INFORMATION SHOWN:

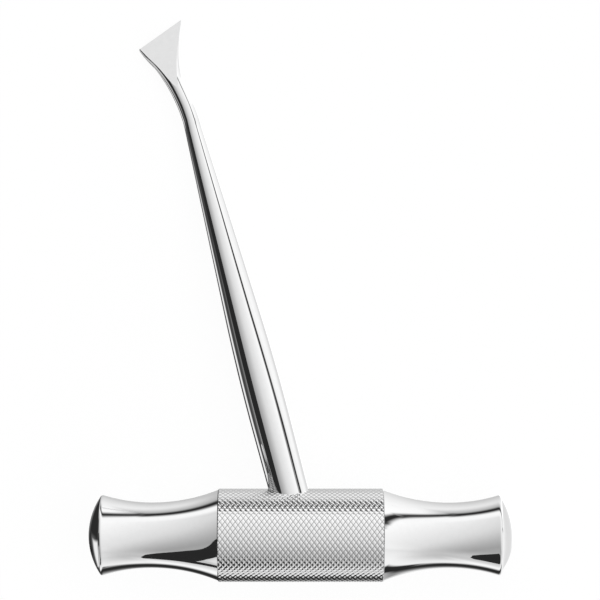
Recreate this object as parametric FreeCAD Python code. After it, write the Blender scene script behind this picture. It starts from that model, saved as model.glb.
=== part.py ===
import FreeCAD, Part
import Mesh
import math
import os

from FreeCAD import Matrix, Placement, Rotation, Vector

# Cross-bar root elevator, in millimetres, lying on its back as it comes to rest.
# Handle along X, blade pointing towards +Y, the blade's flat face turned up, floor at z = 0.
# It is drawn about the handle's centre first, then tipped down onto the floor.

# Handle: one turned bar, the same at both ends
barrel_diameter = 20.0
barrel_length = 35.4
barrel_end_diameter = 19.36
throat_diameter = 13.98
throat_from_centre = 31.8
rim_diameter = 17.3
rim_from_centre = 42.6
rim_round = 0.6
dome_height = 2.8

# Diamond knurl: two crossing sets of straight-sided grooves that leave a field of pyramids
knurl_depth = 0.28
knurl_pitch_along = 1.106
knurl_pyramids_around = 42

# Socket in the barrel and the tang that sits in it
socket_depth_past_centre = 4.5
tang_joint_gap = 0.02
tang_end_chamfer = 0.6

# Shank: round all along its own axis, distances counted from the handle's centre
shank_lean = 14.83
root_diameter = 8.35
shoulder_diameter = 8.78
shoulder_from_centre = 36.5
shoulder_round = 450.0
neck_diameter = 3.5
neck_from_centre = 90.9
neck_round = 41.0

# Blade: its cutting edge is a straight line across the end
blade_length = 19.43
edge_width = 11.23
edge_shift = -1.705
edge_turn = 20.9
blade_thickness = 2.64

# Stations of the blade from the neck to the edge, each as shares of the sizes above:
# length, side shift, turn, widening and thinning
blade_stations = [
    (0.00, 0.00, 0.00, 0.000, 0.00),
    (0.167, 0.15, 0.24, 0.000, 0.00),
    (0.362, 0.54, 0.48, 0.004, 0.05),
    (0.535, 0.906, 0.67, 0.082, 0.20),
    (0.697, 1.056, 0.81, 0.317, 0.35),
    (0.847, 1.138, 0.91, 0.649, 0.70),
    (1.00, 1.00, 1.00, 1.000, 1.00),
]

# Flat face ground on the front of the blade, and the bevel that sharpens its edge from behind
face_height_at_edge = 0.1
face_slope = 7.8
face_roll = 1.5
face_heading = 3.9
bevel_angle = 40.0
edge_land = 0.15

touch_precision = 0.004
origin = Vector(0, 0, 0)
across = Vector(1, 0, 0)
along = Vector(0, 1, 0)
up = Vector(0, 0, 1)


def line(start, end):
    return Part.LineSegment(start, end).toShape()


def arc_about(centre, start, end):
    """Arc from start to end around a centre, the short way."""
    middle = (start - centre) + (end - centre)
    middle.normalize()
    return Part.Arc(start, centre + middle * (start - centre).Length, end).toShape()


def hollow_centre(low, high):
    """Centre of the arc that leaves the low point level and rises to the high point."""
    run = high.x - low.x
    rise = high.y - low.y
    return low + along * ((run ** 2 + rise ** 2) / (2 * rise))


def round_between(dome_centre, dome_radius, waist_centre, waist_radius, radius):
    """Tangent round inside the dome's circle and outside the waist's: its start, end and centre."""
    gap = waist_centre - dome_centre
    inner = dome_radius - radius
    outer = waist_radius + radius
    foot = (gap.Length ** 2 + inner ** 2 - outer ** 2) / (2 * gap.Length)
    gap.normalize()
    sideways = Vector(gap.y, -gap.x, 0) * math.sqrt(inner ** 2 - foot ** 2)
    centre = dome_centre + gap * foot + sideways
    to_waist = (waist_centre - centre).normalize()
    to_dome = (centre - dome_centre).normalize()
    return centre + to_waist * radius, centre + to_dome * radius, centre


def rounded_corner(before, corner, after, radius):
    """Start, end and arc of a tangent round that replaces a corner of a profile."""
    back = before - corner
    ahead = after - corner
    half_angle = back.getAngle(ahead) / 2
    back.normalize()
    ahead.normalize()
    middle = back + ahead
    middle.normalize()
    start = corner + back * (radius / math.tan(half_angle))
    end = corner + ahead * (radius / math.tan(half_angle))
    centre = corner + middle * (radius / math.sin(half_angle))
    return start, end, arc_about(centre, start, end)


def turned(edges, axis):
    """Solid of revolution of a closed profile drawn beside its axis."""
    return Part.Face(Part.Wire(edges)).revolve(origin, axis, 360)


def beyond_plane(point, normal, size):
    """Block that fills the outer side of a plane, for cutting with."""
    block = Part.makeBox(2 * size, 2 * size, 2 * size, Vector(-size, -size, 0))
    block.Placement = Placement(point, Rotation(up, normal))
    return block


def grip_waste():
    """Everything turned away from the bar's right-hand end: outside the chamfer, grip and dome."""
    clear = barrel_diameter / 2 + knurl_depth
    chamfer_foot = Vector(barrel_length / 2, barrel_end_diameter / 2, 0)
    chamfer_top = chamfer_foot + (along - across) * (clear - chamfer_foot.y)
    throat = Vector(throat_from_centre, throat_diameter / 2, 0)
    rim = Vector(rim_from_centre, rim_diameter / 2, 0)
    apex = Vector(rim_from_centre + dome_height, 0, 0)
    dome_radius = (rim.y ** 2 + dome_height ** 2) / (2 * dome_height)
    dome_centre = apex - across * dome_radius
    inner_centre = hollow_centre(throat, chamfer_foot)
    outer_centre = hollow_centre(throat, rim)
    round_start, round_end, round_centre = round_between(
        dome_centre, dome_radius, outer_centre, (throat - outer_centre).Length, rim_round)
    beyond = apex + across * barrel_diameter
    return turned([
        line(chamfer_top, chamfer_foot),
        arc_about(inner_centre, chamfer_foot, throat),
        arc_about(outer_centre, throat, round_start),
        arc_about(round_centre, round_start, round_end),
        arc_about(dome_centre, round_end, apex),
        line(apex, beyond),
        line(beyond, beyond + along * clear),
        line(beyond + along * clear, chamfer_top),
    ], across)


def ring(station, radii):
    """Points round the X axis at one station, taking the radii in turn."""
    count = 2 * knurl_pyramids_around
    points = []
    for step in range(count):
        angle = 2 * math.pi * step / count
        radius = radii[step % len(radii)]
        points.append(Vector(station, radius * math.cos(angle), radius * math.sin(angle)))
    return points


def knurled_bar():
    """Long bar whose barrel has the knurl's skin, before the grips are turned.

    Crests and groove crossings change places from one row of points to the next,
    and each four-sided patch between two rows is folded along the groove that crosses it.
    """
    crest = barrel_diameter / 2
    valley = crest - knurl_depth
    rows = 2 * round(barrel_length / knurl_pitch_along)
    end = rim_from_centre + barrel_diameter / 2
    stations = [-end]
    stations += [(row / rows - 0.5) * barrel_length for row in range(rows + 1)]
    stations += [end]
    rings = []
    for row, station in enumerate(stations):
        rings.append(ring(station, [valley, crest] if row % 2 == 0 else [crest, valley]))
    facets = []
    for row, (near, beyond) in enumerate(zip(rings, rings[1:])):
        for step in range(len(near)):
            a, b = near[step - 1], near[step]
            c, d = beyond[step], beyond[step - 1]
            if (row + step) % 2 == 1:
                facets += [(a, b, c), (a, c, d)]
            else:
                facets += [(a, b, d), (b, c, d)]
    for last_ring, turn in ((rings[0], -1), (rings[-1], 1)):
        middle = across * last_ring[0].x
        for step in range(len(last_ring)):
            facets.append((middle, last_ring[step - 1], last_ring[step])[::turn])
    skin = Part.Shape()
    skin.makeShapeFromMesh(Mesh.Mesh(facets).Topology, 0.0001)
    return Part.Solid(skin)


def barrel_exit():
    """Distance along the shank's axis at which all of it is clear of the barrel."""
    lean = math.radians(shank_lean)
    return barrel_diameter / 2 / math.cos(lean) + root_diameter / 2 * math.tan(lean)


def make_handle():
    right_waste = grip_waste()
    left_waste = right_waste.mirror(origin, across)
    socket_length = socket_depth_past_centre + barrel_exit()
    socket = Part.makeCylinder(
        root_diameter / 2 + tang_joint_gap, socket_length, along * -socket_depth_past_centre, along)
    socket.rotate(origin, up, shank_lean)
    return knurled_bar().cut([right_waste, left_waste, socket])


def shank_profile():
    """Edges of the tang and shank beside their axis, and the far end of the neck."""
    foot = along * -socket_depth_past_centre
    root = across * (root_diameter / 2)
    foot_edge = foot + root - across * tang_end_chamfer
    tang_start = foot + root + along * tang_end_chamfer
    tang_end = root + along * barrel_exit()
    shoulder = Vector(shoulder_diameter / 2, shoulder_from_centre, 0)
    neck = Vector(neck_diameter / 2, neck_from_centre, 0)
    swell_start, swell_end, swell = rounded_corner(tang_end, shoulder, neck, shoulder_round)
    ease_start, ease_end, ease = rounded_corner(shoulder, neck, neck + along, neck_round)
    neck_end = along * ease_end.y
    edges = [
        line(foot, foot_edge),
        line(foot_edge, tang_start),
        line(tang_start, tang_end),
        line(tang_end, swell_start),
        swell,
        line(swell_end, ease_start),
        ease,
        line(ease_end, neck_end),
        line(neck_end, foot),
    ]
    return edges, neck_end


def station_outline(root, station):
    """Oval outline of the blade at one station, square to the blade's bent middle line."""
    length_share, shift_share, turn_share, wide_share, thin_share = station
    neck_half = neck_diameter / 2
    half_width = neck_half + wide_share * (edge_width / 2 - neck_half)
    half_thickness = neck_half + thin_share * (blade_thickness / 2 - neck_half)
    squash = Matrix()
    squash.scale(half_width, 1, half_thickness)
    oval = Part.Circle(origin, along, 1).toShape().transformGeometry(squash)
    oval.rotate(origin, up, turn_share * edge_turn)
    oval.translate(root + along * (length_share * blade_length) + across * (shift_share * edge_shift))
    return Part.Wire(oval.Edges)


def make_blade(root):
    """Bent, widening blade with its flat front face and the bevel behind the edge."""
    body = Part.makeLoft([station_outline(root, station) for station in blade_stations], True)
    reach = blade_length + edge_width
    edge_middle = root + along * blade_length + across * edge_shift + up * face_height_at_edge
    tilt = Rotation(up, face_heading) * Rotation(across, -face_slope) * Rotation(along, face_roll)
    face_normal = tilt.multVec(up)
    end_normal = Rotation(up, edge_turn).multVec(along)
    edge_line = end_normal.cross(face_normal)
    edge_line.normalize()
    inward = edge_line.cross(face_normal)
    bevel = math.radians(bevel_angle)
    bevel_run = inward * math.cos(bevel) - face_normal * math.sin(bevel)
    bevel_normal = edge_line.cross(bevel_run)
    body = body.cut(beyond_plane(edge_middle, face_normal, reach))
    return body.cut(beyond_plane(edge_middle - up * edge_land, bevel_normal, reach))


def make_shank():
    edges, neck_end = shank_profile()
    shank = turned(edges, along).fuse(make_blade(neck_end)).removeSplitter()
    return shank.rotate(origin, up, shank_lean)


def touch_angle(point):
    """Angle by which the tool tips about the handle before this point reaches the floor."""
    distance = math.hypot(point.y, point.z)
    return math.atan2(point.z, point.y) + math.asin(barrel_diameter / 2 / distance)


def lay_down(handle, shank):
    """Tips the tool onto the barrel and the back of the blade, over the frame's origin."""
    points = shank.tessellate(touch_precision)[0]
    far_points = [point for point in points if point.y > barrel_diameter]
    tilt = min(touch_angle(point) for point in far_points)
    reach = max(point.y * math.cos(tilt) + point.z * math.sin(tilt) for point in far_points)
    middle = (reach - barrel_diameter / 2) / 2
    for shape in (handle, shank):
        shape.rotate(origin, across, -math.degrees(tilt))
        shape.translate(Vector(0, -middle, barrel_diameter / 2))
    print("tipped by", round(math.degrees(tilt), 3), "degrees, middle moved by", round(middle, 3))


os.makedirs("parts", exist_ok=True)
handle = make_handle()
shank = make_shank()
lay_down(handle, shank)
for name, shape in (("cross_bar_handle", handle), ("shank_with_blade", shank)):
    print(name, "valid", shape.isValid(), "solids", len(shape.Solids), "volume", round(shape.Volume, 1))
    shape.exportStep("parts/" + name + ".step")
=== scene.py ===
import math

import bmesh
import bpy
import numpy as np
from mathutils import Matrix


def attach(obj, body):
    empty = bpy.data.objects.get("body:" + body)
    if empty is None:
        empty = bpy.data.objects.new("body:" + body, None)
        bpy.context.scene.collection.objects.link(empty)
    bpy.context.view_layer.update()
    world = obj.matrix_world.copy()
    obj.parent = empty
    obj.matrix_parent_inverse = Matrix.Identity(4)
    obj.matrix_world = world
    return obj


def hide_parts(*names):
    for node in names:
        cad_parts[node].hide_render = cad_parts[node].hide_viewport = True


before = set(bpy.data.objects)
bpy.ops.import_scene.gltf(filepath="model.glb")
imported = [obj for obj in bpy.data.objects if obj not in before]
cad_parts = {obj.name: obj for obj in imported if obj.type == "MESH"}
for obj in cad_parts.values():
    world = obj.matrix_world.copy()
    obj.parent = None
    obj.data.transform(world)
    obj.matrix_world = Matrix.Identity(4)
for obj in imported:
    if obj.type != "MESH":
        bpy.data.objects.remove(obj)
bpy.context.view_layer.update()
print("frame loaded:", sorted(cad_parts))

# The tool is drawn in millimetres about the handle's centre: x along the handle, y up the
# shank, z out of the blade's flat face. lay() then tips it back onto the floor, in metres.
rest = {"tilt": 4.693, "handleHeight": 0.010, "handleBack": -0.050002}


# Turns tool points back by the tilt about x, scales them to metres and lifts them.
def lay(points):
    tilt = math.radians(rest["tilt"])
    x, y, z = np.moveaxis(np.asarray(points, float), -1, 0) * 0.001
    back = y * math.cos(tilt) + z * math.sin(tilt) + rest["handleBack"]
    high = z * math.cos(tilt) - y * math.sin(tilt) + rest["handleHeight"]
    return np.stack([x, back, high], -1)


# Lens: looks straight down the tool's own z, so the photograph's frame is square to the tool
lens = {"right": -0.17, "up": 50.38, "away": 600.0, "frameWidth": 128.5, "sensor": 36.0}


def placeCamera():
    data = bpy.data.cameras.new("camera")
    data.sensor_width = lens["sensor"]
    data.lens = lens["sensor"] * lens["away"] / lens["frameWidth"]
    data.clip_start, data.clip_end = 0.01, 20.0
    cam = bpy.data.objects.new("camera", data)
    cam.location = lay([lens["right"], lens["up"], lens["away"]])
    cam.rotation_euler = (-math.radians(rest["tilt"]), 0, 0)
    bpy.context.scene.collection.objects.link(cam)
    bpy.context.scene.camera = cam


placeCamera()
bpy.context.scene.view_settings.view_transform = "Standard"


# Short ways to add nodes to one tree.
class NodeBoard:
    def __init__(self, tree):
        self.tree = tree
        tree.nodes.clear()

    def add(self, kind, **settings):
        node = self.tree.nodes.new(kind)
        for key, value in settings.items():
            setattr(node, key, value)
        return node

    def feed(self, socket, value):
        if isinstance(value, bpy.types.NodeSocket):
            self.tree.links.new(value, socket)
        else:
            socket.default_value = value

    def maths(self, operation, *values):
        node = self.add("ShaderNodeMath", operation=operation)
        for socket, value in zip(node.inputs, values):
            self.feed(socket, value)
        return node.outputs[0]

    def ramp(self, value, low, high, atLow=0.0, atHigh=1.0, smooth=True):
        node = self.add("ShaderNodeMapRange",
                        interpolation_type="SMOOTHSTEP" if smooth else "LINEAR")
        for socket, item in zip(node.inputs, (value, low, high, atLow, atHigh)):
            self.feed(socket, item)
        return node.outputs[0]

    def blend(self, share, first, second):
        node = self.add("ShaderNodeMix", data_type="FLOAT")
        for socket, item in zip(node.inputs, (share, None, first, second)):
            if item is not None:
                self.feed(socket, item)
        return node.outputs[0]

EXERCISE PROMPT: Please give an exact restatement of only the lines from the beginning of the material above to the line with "from FreeCAD import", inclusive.

SOLUTION TO THIS PROBLEM:
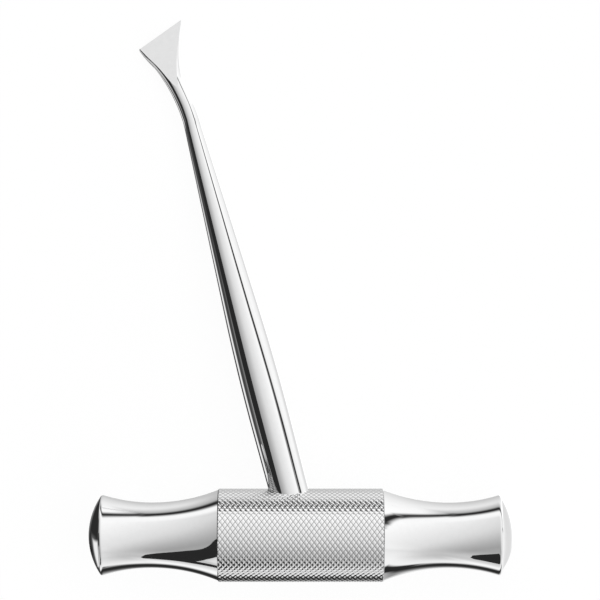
Recreate this object as parametric FreeCAD Python code. After it, write the Blender scene script behind this picture. It starts from that model, saved as model.glb.
=== part.py ===
import FreeCAD, Part
import Mesh
import math
import os

from FreeCAD import Matrix, Placement, Rotation, Vector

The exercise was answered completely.